Whenever I take a day to myself like this it usually ends up wasted. Not only does my workaholic husband shoot me poison looks, but, sad to say, I feel like I get fatter and less capable by the minute.  Yet the finger demands some attention. It may be small, and an inconsequential injury for a field laborer, but I write and draw, my work is fine and detailed, and I can't go on like this! 

Am waiting for new calendar pages so can't work on that project, but did spend enough time reading gardening books to understand what I'm up against. We live in the high chaparral and my landscaping choices are limited. Yet it's exciting to think about the changes I might be able to make in our yard over the next 6 months. I have lots of plans and think I'll do a before and after photo series to keep me accountable. 

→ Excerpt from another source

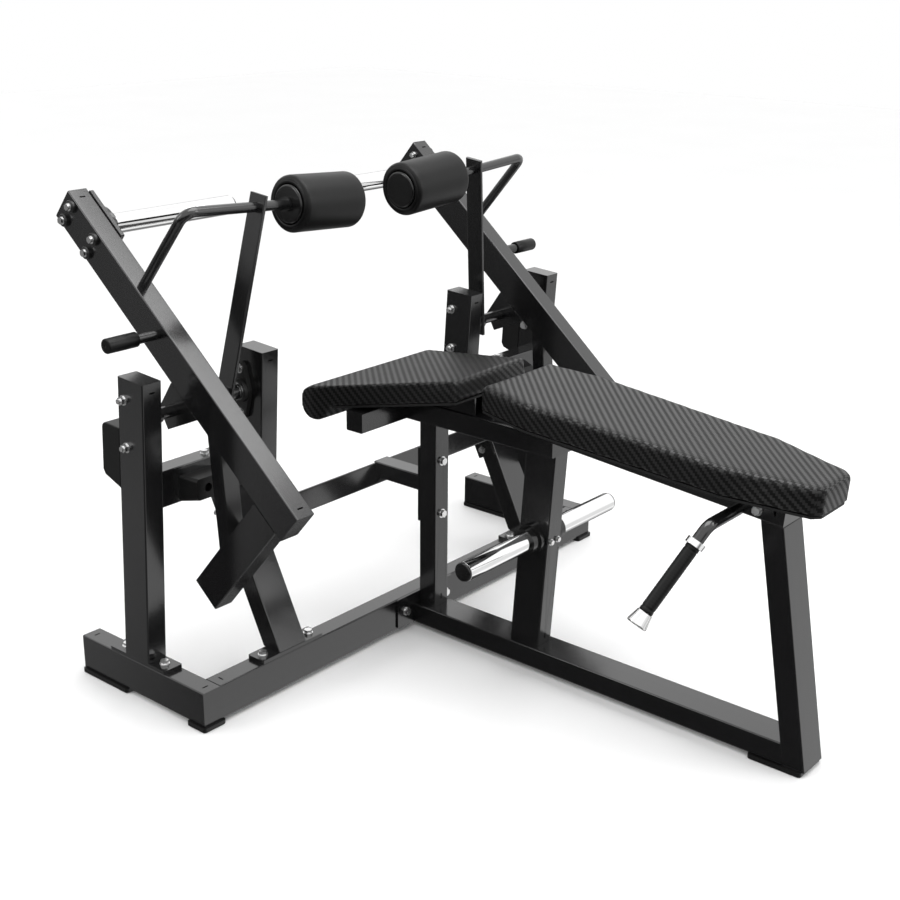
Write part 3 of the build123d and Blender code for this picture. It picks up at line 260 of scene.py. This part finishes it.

But right now the blasted terrible heat of late summer is upon us. It's in the 90s - enervating heat that forces me indoors to huddle around the swamp cooler. I did ride my spinner bike for 15 minutes this morning, which, though not precisely an achievement, still represents getting 'back on track.' The weight loss plan I started in April, which had worked so very well up until mid-August when Mom arrived and we went on vacation, only required a 15 minute spin every morning plus a detailed eating plan for every week, covering my brunches, snacks and dinners.

It feels good to move back in that direction.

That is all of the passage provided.